Будь здоров, жму руку. Глухов.
Харьков, ул. Свердлова,
д. 66, кв. 9. Глухов М.Н.".
Ответ Терентьева:
«Здравствуй, Миша!
Тебе плохо удалось скрыть, что ты совершенно не веришь своей оценке Филонова и его значения и в Советском Союзе, и в мировом искусстве. Твоя нервность — тебе не оправдание, и ты, конечно, не можешь быть правдивым передо мной, коли боишься быть правдивым перед самим собой. Но карьера торговца убежденьями не одному тебе оказывалась не по плечу.

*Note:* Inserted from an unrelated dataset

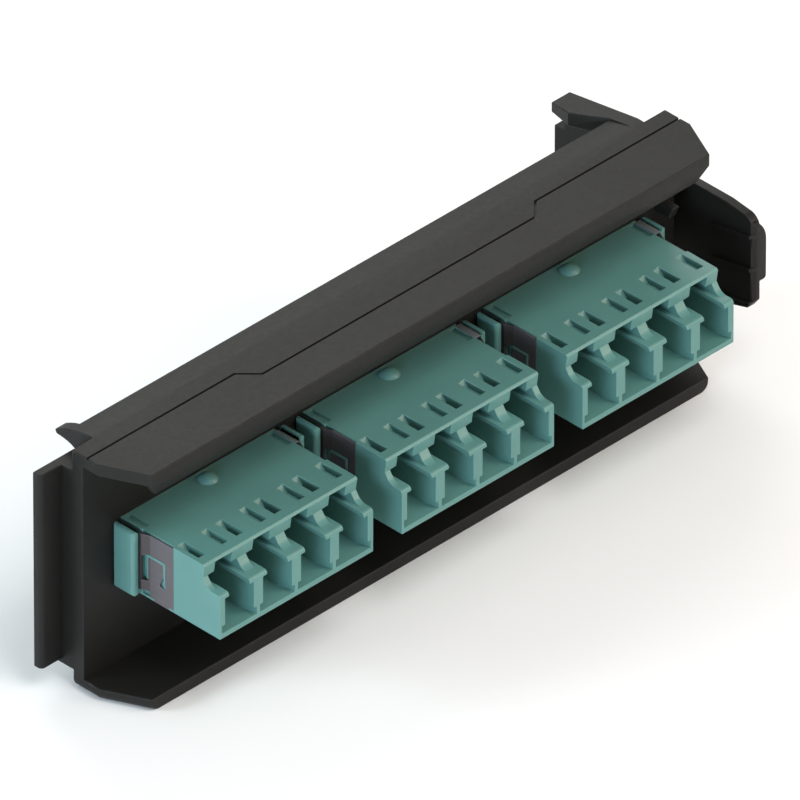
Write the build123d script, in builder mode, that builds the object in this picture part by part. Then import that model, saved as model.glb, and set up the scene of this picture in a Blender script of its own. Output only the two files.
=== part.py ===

Думаю, что эти слова заставят тебя понять, что я правильно определил твои слова о Филонове и причину твоей «художественной» нервности. Тебе, конечно, кажется, что твое письмо — политический бред художника, но для меня — это политическая нечистоплотность. Твое письмо — безусловно ценное свидетельство того, до чего ты дошел. Я шлю тебе с него копию — читай ее и сверяй с моими словами. Твое письмо я показал Филонову. Прочтя его, он сказал: «Я не думаю, чтобы Глухов был таким ничтожеством, каким самоопределился в этом письме. Но если ему в скором времени не станет стыдно за его позорные слова, я буду думать, что между ним, Глуховым, и типичным изо-шулером разницы — нет!»
Если будут от тебя мне какие-либо вопросы, я отвечать буду.
Привет, А.Терентьев. 30/III-37 г.
Ленинград, ул. Каляева, д. 3, кв. 12. Терентьев А.И."